Our typical touristic photograph at I Am Amsterdam Sign.   
I was overjoyed!
The next agenda's to meet our UWCAd alumna, Hester, who comes from and lives in Amsterdam. I really have to admit that Project Week was such a truly nice chance to get to know people we'd never met as well as people we'd never talked to before. Together with Hester, we spend the afternoon after the light drizzle to walk around the Albert Cuypstraat Market, which is only about 2 km from Hester's house. There we can find loads of stalls which sell almost everything we might look for, such as clothes, cheese, vegetables, fruits, bags, Dutch snacks, and many more. Jia Jia and Hester suggested us to taste the Stroopwafel (two thin layers of waffle filled with the caramel syrup) which can be bought at one of the street vendors there. I bought the big-sized one with chocolate topping as addition. Its price range varies from 1.5-2.0. This typical Dutch snack is really worth a try!

photo source:
As we had known a bit of how to get to somewhere in Amsterdam, we decided to split again.
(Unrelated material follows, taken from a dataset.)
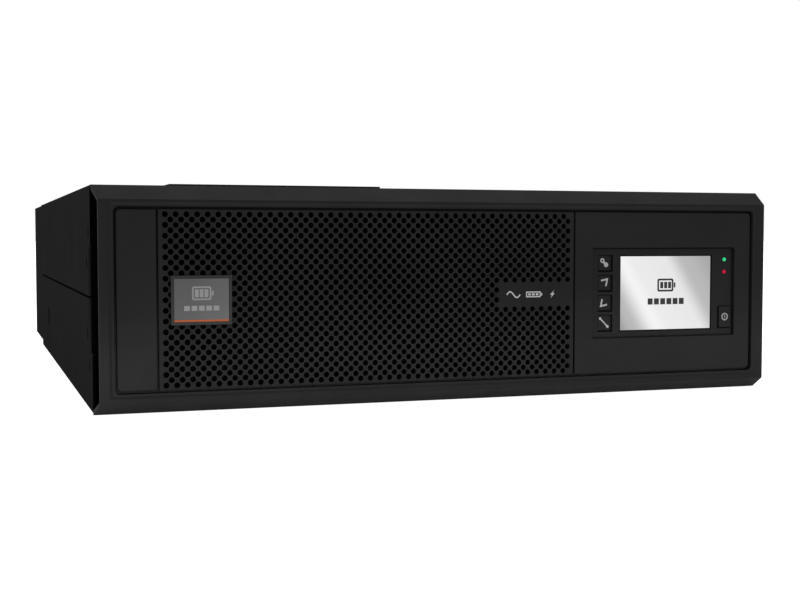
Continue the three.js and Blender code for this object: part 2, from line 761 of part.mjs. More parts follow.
// A signal connector: its flanged body and the raised metal shell.
function parallelPort(z) {
  const { x, width, height, inside, proud, shellWidth, shellHeight, shellProud } = parallel;
  const body = blockAt(x, z, width, height, [housing.rearY - inside, housing.rearY + proud]);
  return join(body, blockAt(x, z, shellWidth, shellHeight, [housing.rearY, housing.rearY + shellProud]));
}

function dryContactBlock() {
  const { x, z, width, height, inside, proud } = dryContact;
  return blockAt(x, z, width, height, [housing.rearY - inside, housing.rearY + proud]);
}

function groundStud() {
  const place = [earth.x, earth.z];
  const stud = rod("y", earth.radius, [plateY - earth.inside, housing.rearY + earth.proud], place, 16);
  const nut = rod("y", earth.nut, [outsideY, outsideY + earth.nutDeep], place, 6);
  return join(stud, nut);
}

add("rear_housing", rearHousing(), colours.painted, 0.7);
fan.xs.forEach((x, index) => {
  add(`fan_frame_${index + 1}`, fanFrame(x), colours.moulding);
  add(`fan_rotor_${index + 1}`, fanRotor(x), colours.moulding);
  add(`fan_guard_${index + 1}`, fanGuard(x), colours.bareMetal, 0.3, 1);
});
add("input_breaker", breakerBody(), colours.darkMetal);
add("breaker_lever", breakerLever(), colours.moulding);
add("battery_connector", batteryConnector(), colours.moulding);
add("terminal_block", terminalBlock(), colours.moulding);
add("terminal_cover", terminalCover(), colours.painted, 0.7);
grommet.xs.forEach((x, index) => add(`cable_grommet_${index + 1}`, cableGrommet(x), colours.rubber, 0.9));
add("card_slot_cover", cardSlotCover(), colours.painted, 0.7);
add("usb_port", usbPort(), colours.bareMetal, 0.4, 0.9);
parallel.zs.forEach((z, index) => {
  add(`parallel_port_${index + 1}`, parallelPort(z), colours.bareMetal, 0.4, 0.9);
});
add("dry_contact_block", dryContactBlock(), colours.board);
add("ground_stud", groundStud(), colours.bareMetal, 0.3, 1);

export default machine;
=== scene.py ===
import json
import math

import bmesh
import bpy
from mathutils import Matrix, Vector

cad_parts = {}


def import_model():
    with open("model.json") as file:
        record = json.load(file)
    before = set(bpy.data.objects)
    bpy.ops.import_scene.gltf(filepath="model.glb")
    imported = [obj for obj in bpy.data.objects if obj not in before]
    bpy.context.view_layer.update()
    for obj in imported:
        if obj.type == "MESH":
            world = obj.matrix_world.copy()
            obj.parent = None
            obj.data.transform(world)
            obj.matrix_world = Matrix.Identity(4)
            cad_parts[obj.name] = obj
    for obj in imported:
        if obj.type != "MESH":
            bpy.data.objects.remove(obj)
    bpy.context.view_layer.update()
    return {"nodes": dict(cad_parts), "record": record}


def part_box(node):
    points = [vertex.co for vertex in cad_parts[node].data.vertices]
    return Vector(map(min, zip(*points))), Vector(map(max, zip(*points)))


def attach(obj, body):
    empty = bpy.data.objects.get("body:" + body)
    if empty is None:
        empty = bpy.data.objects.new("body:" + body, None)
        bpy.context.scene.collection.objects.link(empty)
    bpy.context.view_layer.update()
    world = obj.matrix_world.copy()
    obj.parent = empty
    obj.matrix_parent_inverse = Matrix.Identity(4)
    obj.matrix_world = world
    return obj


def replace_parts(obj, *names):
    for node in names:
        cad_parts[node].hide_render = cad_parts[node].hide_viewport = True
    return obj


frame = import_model()

# ---------------------------------------------------------------- places and sizes, in millimetres
# The machine's own frame: X from the centre line, Y back from the front plane, Z up from the bezel's edge.

MM = 0.001
ORIGIN = Vector((0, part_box("bezel_frame")[0].y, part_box("bezel_frame")[0].z))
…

Four of us decided to go to the commercial centre and stroll around the city while Jia Jia decided to visit her former school and meet some friends. Leidseplein and Niewmarkt are the two main districts which full of shopping centre and sort of being the centers of the crowd. 

After that, we met up again during the dinner time in Bazaar Amsterdam, Albert Cuypstraat. It's a middle-eastern restaurant which sells multitude of fancy and tasty foods. Woohoo, I just realized how much I've longed for eating tasty foods. So, you could guess that it was kinda feast for us!

Ready for the feast, everyone? 
El Couscous with Meat
Right after dinner, me and Jia Jia went back home directly while others chose to hang around for a bit more in the city centre.